## Instruction
Return exactly the listing's lines, from its first line to the line holding "back_flat = 0.35", ends included.

## Provided material
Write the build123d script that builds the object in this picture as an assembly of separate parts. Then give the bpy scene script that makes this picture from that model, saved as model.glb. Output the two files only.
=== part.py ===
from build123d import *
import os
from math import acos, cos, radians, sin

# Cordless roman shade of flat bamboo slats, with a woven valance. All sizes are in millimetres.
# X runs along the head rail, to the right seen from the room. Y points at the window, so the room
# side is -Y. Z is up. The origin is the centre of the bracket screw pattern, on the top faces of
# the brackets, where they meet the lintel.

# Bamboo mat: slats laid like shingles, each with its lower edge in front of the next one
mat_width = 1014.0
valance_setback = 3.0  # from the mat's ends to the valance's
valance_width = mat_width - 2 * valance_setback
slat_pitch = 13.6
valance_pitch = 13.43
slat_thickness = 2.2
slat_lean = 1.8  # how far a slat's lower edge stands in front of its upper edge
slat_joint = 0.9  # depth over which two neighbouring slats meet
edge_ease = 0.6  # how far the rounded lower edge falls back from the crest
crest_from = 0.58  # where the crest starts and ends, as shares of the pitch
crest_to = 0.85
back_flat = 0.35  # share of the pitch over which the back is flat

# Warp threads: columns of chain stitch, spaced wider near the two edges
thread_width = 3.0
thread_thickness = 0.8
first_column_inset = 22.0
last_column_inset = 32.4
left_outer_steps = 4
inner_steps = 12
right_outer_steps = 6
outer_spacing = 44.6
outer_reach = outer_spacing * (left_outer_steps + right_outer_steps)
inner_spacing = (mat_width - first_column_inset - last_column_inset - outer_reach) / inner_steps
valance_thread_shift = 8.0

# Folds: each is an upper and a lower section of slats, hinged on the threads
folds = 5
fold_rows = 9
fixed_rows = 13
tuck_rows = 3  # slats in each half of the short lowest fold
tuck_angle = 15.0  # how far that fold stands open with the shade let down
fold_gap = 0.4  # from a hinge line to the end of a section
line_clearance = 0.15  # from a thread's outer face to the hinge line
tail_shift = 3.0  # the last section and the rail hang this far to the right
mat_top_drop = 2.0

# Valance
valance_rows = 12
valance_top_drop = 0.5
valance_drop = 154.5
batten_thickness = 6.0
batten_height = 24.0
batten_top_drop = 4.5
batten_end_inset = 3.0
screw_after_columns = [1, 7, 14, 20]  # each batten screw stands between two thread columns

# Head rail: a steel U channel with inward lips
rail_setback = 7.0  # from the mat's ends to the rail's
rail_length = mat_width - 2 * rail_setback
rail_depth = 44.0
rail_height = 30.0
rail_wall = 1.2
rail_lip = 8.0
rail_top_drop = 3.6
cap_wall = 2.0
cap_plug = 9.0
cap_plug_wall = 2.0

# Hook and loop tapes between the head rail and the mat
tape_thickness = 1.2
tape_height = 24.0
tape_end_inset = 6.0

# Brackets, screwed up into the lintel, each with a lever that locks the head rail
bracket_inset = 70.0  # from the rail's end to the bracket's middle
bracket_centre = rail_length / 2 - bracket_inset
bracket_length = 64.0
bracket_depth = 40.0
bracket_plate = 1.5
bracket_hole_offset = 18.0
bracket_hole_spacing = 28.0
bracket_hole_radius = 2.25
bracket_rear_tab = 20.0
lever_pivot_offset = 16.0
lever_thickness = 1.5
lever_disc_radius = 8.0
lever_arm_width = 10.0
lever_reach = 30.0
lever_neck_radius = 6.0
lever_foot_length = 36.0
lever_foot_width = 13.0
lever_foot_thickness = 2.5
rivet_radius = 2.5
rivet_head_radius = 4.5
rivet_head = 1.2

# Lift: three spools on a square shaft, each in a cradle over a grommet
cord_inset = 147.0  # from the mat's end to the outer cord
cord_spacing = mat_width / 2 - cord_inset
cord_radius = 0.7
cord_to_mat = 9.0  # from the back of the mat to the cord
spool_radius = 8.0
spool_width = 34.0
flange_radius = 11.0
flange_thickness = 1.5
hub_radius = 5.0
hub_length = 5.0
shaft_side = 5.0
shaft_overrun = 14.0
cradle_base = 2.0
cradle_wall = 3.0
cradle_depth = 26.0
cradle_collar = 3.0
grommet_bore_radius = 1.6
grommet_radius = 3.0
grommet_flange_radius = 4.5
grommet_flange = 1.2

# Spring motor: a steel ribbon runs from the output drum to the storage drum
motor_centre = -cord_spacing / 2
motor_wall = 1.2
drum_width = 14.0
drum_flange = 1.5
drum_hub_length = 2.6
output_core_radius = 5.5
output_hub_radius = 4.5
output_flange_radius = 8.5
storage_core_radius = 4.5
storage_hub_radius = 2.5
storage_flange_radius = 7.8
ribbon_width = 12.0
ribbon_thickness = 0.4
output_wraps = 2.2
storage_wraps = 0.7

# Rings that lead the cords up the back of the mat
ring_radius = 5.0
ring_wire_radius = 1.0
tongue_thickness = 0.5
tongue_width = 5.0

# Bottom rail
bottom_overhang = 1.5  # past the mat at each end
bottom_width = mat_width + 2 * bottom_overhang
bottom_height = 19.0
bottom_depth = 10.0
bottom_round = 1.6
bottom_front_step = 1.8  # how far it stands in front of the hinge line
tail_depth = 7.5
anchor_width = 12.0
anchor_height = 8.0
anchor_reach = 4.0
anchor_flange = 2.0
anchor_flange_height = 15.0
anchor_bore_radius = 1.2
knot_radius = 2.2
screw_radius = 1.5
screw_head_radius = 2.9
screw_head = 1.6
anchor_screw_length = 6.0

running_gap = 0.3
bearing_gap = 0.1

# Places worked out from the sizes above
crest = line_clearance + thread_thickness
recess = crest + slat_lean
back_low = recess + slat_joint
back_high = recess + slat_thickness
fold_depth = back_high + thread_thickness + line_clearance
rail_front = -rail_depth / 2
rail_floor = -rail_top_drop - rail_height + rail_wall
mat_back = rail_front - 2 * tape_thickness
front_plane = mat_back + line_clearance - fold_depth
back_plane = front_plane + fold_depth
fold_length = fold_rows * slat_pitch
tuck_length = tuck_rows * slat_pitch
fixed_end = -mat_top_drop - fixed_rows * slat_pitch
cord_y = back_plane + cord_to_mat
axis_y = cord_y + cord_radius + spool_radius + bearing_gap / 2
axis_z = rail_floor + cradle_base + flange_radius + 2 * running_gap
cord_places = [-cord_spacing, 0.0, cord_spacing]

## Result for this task
Write the build123d script that builds the object in this picture as an assembly of separate parts. Then give the bpy scene script that makes this picture from that model, saved as model.glb. Output the two files only.
=== part.py ===
from build123d import *
import os
from math import acos, cos, radians, sin

# Cordless roman shade of flat bamboo slats, with a woven valance. All sizes are in millimetres.
# X runs along the head rail, to the right seen from the room. Y points at the window, so the room
# side is -Y. Z is up. The origin is the centre of the bracket screw pattern, on the top faces of
# the brackets, where they meet the lintel.

# Bamboo mat: slats laid like shingles, each with its lower edge in front of the next one
mat_width = 1014.0
valance_setback = 3.0  # from the mat's ends to the valance's
valance_width = mat_width - 2 * valance_setback
slat_pitch = 13.6
valance_pitch = 13.43
slat_thickness = 2.2
slat_lean = 1.8  # how far a slat's lower edge stands in front of its upper edge
slat_joint = 0.9  # depth over which two neighbouring slats meet
edge_ease = 0.6  # how far the rounded lower edge falls back from the crest
crest_from = 0.58  # where the crest starts and ends, as shares of the pitch
crest_to = 0.85
back_flat = 0.35  # share of the pitch over which the back is flat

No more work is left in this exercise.